JF: Do you remember the pattern on that first quilt?

EV: Oh yes, it doesn't have a name. Let's see, it has a Nine Patch in the middle of the block and then some kind of kite-shaped pieces in the corners. And I have used it again in a subsequent quilt in a different way.

JF: Now was this a bed quilt?

EV: Yes, it was.

JF: So where did you go from then?

JF: At 15 did you continue to quilt for--

EV: I did a couple more quilts while I was in college. I actually brought 'em into my dorm room and hand pieced when I had an extra few minute. But then I didn't do much for quite a few years because I was busy raising a family and I taught school for a while and sewed a lot of clothes. Maybe made an occasional quilt to give as a wedding gift or something for family members. But it was really the bicentennial in 1976 that got me into quilting. I wanted to make a quilt to celebrate the bicentennial and uh about that time someone had opened a quilt shop. Well, Karen O'Dowd had opened a quilt shop in Rockford, which is not very far from where my mother lives. And so she kind of sent me down there one day and Karen and I developed a relationship where I did some work for her in the shop. And this was a good opportunity to get some exposure and also to improve my quilting skill. By doing some custom work for someone else.

JF: Do you remember the colors in the 70s that were available in the quilt shop?

EV: Everything was earth tones.

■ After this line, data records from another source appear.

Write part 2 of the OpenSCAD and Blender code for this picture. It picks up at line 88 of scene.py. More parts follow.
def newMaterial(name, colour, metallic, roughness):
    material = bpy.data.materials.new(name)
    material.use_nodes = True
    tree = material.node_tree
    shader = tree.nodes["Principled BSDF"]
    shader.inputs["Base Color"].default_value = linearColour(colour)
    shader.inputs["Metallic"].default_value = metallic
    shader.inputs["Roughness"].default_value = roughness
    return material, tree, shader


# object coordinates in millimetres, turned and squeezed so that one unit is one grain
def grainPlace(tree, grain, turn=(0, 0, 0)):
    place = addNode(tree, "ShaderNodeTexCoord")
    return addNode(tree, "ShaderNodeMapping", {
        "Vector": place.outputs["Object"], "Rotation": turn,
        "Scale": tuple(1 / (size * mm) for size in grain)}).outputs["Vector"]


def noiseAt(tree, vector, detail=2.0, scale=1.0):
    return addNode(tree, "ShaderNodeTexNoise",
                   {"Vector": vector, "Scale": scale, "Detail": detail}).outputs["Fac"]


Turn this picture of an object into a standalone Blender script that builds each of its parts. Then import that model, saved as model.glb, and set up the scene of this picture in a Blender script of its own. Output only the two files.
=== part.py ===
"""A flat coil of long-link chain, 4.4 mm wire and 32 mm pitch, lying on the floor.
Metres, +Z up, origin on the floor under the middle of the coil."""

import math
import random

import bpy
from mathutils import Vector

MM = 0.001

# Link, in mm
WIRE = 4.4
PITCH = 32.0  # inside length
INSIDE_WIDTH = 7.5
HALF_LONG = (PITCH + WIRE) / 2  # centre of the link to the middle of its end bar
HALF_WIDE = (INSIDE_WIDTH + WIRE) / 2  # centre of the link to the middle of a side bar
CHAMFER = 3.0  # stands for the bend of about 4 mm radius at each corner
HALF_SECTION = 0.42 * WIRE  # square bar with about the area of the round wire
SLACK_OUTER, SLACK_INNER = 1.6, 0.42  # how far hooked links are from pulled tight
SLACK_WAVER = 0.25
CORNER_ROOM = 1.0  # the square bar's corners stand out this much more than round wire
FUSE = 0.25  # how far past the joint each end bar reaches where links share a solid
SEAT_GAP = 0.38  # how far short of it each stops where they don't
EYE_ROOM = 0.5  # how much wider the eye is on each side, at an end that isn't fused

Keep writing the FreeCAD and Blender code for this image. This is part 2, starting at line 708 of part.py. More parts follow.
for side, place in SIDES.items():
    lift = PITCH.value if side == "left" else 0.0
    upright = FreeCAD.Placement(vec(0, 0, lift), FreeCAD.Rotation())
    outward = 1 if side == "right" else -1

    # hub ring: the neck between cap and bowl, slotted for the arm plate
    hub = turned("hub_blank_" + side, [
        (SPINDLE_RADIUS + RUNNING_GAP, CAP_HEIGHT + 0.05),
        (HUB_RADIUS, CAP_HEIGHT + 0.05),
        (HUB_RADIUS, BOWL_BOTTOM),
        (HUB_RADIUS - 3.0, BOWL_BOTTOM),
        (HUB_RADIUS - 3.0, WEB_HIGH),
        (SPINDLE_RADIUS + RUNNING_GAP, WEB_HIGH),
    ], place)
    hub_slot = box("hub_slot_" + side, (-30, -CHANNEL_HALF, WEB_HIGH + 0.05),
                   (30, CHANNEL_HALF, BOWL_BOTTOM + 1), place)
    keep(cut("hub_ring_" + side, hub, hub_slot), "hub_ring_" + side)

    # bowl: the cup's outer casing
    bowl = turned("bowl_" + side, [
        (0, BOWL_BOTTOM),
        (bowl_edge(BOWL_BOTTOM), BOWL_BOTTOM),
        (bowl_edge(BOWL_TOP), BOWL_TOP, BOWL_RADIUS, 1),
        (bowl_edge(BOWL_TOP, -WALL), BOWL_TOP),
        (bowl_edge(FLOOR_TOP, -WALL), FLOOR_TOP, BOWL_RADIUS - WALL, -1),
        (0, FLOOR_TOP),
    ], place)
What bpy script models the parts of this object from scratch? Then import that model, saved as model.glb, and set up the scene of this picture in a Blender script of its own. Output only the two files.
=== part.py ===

I got so sick of earth tones for a while. [laughs.]

JF: Then at that point were you hand quilting your quilts?

EV: Yes, I was hand quilting. By that time, I had figured out that if I could sew clothes on the sewing machine, I could sew quilts. And so I started machine piecing, but I was doing hand quilting.

JF: Just to kind of put us back at that point, what were you using for the batts? This would be back in the 70s.

EV: Polyester batts had just come out and they were uh pretty decent to work with.

JF: Yeah, yeah. Now were you doing just pieced quilts or were you doing appliqué?

EV: I did a little bit of appliqué, but I really am not a fan of appliqué. I mean I like to appreciate it and look at other people's appliqué, but I don't particularly like to do it.

JF: Now, so we're back in the 70s, the bicentennial era and you're quilting more at this point?

EV: Right.

JF: Are you had to be balancing it with a family?

EV: Well, by then my children were in high school. And pretty much looked after themselves. And they were very helpful about helping with cooking and housework. In fact, I've always said I believe in child labor, my children. [laughs.]

JF: I agree. [laughs.] Well, at that point, were you a member of a guild or a small stitching group, or were you doing this alone?

EV: It was around 1980 that I realized that there was a small guild in Cadillac, and I joined with that. And it was probably within a year or two of that same time that I joined the West Michigan Quilter's Guild. And I'm still a member of that. That's based in Grand Rapids.

JF: Where were you getting your inspirations at that time for the quilts you were making?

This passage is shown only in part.